> **EXERCISE DIRECTIONS**
From the listing, collect all lines containing the word "picture".

> **ENTRIES SHOWN**
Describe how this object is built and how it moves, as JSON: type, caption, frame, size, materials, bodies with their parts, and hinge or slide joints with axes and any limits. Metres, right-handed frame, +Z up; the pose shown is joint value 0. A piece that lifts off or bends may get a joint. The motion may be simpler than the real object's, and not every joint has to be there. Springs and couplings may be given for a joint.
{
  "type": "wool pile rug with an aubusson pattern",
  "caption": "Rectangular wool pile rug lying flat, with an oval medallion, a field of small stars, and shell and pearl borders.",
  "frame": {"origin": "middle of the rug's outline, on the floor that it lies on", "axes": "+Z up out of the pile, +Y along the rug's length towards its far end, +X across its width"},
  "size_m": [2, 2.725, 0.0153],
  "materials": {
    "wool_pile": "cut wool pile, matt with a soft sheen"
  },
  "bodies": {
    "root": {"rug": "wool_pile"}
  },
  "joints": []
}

==

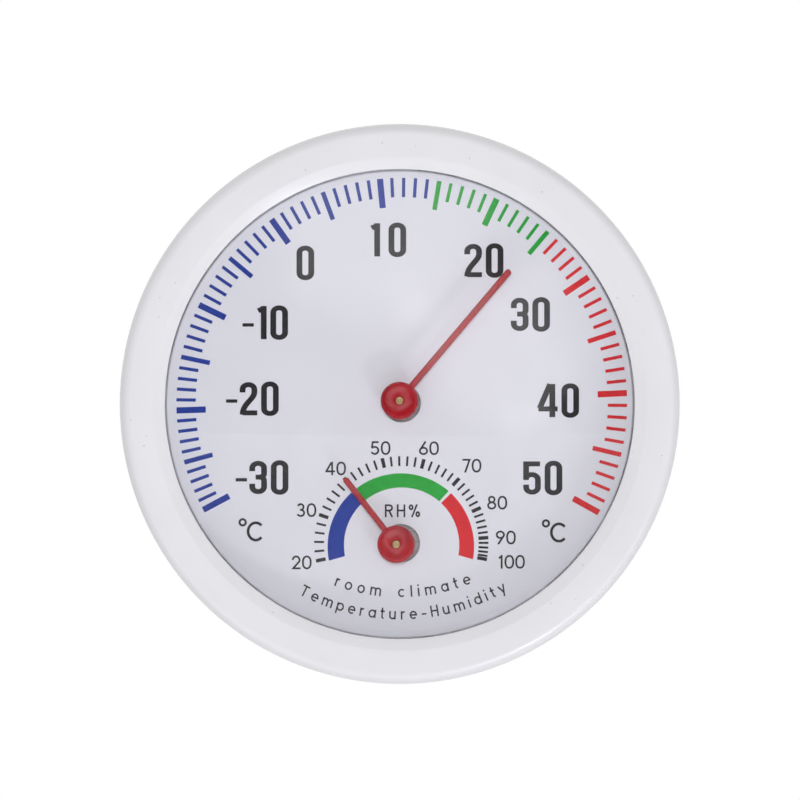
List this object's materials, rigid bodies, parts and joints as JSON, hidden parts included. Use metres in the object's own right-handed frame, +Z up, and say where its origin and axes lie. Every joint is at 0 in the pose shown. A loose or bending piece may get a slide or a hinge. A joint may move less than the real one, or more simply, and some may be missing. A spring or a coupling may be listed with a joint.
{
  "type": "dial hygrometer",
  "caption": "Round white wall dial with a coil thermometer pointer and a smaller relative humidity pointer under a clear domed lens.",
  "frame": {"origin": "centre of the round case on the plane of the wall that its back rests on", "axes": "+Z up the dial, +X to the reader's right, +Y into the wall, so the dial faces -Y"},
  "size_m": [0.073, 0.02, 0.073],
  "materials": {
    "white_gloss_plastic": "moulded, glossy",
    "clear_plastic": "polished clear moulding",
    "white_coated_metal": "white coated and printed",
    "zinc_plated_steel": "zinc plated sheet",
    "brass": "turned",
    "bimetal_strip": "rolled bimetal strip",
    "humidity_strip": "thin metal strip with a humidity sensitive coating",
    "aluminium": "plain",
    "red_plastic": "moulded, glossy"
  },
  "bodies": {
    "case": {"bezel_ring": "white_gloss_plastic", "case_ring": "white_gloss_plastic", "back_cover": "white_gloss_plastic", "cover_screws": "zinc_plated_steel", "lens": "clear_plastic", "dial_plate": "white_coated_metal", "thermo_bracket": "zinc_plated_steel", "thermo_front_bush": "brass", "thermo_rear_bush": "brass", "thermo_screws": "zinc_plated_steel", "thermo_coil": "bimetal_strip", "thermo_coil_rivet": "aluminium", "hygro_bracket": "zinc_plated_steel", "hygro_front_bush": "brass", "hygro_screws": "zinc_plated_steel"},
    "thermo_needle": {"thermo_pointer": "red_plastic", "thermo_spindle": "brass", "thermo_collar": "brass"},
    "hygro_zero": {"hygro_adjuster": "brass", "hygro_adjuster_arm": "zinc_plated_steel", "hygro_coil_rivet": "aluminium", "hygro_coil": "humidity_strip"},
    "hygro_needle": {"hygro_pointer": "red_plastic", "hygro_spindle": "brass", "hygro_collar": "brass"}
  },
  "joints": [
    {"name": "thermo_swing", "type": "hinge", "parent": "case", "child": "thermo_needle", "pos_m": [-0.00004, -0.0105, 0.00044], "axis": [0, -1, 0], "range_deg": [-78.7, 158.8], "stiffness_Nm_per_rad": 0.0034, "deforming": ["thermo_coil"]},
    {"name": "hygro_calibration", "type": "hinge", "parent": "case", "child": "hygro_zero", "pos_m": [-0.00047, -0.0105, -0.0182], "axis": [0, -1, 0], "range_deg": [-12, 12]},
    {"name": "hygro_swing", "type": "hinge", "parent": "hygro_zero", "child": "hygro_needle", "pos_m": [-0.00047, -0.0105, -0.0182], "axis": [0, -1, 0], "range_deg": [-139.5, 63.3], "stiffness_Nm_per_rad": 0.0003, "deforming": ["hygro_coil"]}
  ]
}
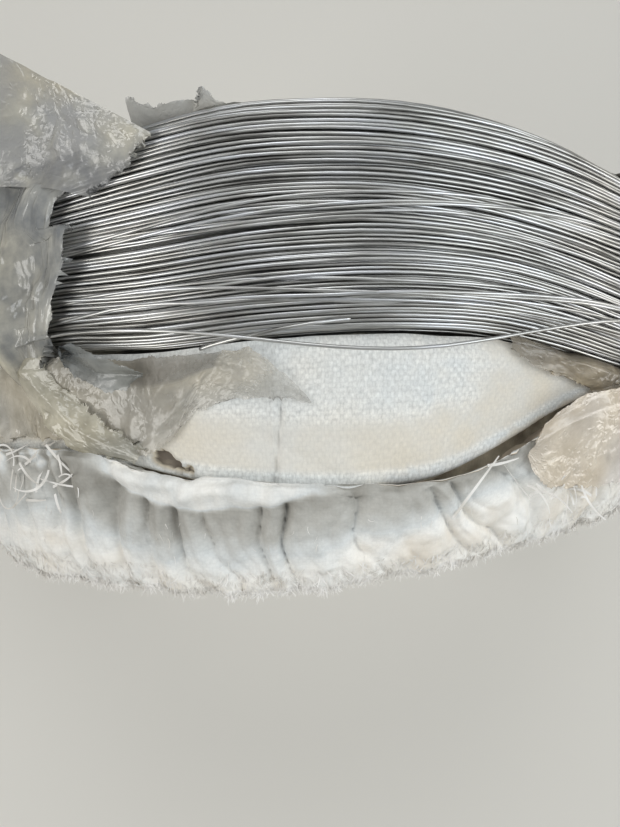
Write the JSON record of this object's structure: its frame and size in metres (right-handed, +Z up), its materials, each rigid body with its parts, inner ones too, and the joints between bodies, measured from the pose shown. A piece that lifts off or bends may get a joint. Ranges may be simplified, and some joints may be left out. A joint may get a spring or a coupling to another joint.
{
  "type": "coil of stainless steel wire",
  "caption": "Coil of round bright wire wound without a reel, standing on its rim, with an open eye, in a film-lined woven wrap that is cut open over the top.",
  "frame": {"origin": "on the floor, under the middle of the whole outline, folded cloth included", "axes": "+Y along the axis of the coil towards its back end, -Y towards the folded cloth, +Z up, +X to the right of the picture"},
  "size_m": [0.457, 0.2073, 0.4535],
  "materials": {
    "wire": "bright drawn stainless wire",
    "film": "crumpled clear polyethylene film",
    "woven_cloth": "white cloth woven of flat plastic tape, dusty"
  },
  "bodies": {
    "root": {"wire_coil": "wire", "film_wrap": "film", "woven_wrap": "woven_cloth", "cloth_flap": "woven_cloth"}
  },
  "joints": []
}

==

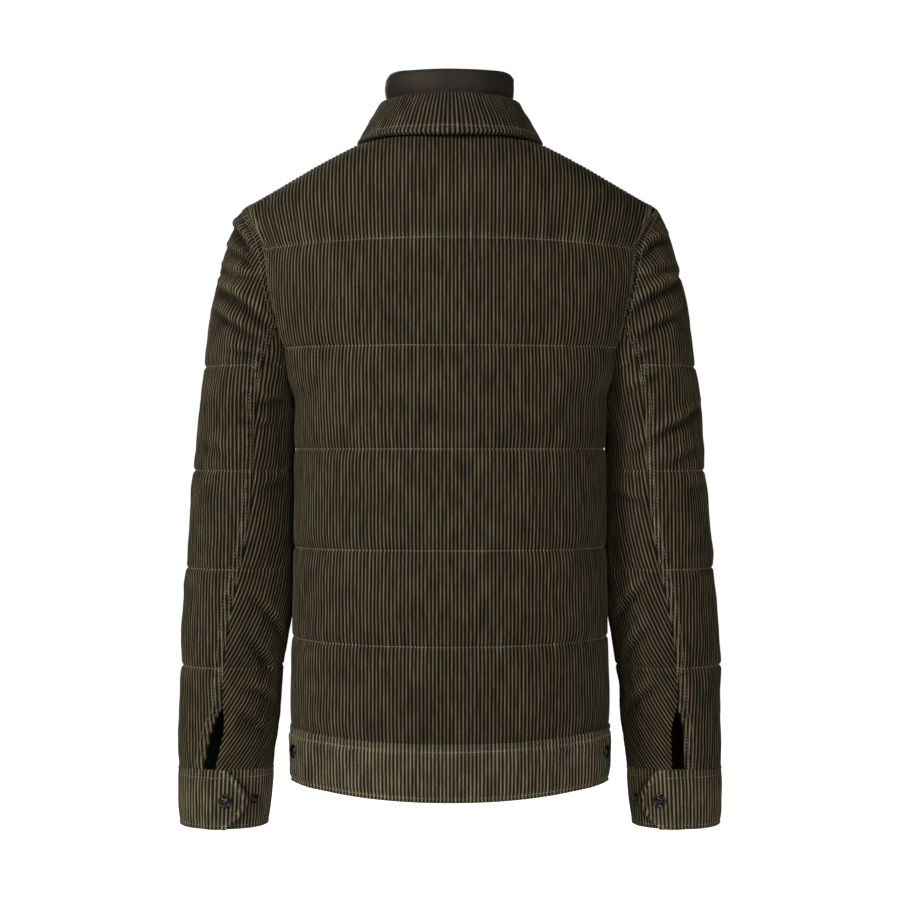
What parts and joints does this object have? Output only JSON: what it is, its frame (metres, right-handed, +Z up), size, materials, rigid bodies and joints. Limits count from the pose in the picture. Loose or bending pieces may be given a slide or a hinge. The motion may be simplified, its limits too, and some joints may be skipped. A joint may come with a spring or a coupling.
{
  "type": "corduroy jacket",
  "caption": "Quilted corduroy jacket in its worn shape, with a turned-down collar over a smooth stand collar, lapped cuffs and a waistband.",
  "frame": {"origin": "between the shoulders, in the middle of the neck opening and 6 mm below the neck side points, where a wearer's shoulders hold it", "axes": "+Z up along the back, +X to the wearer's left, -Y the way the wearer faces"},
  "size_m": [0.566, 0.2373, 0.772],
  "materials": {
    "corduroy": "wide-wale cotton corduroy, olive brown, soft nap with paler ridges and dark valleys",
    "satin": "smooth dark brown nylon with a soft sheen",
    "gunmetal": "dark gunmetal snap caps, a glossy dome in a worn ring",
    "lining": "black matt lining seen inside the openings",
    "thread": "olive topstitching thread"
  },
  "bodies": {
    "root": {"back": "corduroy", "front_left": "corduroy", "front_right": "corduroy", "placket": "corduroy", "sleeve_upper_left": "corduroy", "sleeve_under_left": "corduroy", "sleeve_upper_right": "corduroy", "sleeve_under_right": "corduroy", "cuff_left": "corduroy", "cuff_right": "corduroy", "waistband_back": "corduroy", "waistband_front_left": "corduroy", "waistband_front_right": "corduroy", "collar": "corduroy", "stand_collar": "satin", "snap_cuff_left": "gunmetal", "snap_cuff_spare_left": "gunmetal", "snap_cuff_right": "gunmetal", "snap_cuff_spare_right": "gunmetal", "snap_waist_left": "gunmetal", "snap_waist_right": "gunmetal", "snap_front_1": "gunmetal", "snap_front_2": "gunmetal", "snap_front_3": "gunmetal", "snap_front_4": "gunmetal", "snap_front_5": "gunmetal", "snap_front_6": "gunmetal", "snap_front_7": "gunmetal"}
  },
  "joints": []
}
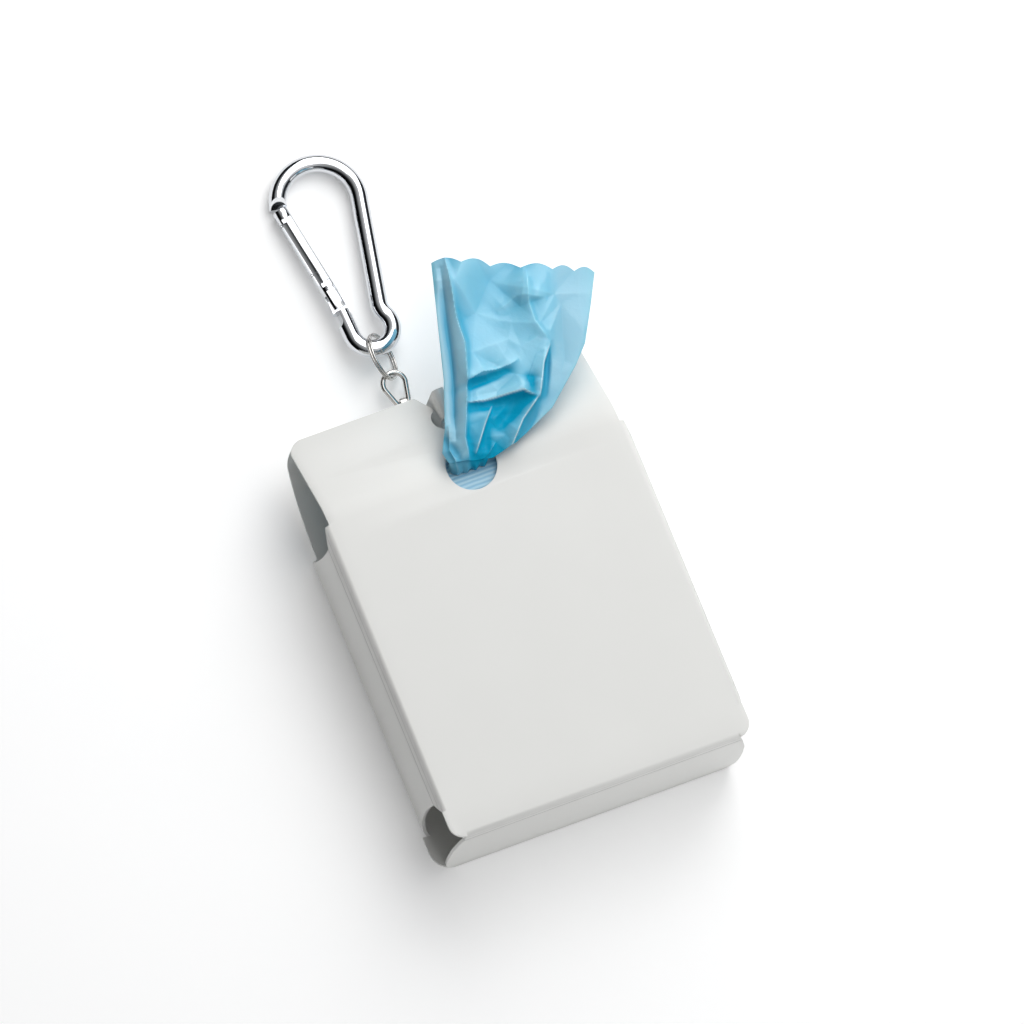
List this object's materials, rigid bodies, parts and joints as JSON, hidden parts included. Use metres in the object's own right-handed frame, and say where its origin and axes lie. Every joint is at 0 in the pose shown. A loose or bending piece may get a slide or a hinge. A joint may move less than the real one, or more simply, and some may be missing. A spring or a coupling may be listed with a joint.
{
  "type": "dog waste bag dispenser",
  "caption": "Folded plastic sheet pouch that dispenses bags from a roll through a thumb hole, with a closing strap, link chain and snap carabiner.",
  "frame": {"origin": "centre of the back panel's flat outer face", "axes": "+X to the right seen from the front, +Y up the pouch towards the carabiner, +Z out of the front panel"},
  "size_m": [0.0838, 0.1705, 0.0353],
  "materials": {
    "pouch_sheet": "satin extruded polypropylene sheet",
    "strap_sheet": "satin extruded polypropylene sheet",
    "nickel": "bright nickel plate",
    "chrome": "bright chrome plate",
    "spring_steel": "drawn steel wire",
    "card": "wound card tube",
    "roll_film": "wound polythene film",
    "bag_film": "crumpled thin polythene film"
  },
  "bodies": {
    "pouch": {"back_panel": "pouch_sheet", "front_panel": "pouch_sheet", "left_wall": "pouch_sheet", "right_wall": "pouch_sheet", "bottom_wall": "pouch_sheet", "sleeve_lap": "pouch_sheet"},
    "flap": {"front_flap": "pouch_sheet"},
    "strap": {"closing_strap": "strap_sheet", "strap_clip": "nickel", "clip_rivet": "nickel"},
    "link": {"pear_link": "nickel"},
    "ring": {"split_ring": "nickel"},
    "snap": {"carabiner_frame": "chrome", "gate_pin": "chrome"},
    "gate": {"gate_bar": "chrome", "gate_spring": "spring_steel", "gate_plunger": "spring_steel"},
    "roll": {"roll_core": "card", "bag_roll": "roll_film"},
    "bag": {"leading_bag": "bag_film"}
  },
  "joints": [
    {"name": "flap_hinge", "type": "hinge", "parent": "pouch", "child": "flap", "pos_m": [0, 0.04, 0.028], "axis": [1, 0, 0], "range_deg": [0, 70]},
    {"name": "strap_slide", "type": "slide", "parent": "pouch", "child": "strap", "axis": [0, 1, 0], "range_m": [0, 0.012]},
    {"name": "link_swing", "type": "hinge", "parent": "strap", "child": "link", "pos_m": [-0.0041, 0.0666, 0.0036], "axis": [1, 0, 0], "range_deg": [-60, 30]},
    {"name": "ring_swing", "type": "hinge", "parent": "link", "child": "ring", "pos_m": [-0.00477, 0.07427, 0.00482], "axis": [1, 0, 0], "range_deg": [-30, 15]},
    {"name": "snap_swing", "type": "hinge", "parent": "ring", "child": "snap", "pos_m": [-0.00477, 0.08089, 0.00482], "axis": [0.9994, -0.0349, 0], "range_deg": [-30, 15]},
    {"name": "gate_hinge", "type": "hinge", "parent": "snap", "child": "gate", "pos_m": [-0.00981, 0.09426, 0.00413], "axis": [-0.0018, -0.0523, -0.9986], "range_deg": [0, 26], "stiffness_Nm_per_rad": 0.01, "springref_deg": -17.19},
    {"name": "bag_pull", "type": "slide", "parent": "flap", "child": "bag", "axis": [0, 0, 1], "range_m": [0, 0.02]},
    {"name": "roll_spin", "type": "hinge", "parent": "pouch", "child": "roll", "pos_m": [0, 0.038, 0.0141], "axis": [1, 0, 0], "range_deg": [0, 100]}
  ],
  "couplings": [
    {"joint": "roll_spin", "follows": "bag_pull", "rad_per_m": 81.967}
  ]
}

> **TASK RESULT**
  "frame": {"origin": "on the floor, under the middle of the whole outline, folded cloth included", "axes": "+Y along the axis of the coil towards its back end, -Y towards the folded cloth, +Z up, +X to the right of the picture"},
What parts and joints does this object have? Output only JSON: what it is, its frame (metres, right-handed, +Z up), size, materials, rigid bodies and joints. Limits count from the pose in the picture. Loose or bending pieces may be given a slide or a hinge. The motion may be simplified, its limits too, and some joints may be skipped. A joint may come with a spring or a coupling.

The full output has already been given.